The rest of the defensive corps needs to:

  • Close faster
  • Clear smarter
  • Stop chasing plays below the goal line

Better structure means less scrambling. Less scrambling means fewer goals against.

Why Goaltending Isn’t the Headline (Even If Fans Want It To Be)

Yes, goaltenders need to stop the puck.

But goaltending cannot be fairly evaluated behind broken coverage.

The Blue Jackets’ struggles aren’t primarily about who’s in net — they’re about what’s happening before the puck gets there. Better defense simplifies reads, limits second chances, and gives goalies a fighting chance to settle into games.

Fix the structure first.
Then evaluate the crease honestly.

The Trade Market Reality: Moves Have Already Started

Columbus has already shown willingness to act, sending draft capital to the Seattle Kraken for forward Mason Marchment. That’s a signal — not a solution.

Marchment helps.
He doesn’t solve everything.

More moves are needed, particularly if the Blue Jackets want to avoid wasting another year of Fantilli’s development arc and Werenski’s prime.

This isn’t about panic-buying. It’s about targeted upgrades.

What the Next Stretch Will Decide

There is still time — but the margin is thin.

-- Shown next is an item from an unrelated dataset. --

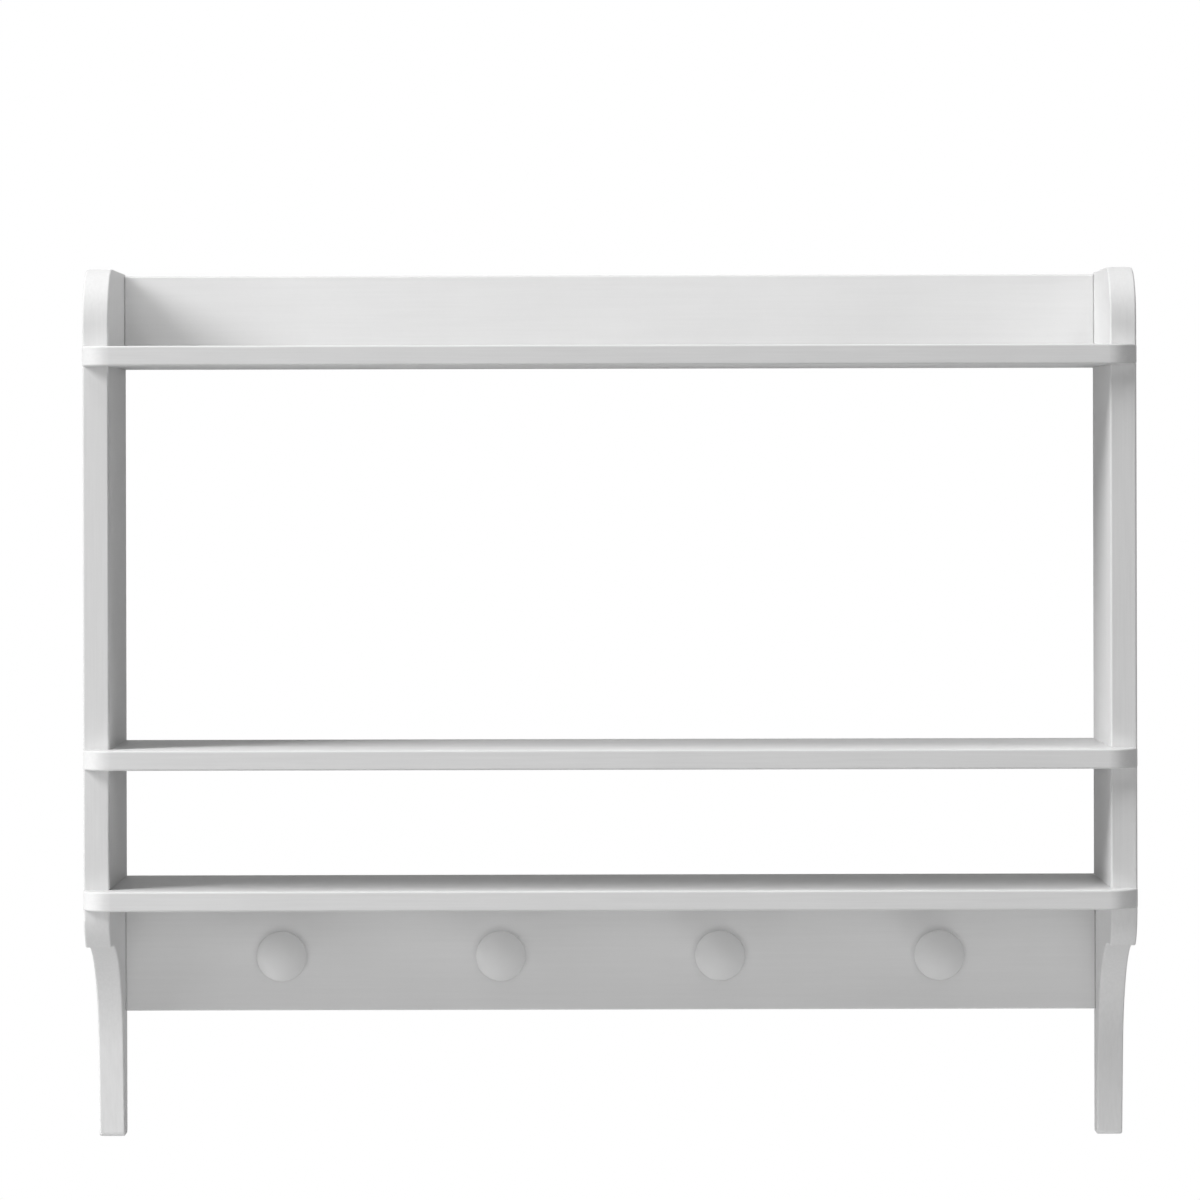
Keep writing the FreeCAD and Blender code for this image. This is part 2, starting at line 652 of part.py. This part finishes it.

If Columbus tweaks the roster, tightens defensive responsibilities, and adds one or two meaningful pieces, this season can still pivot toward relevance. Not contention — relevance.

If not? The standings will harden, the confidence will erode, and this season becomes another “what if” in a rebuild that’s taken long enough.

Final Take: This Is the Fork in the Road

The Blue Jackets aren’t hopeless.
They’re unfinished.

The foundation is there: young talent, elite pieces, and a roster that can compete on any given night. But the gaps — size on defense, scoring support, defensive commitment from wingers — are no longer theoretical. They’re visible. They’re repeatable. And they’re costing points.

Fixable problems are the most frustrating ones.

Because if Columbus doesn’t address them now, they won’t be able to say they didn’t see this coming.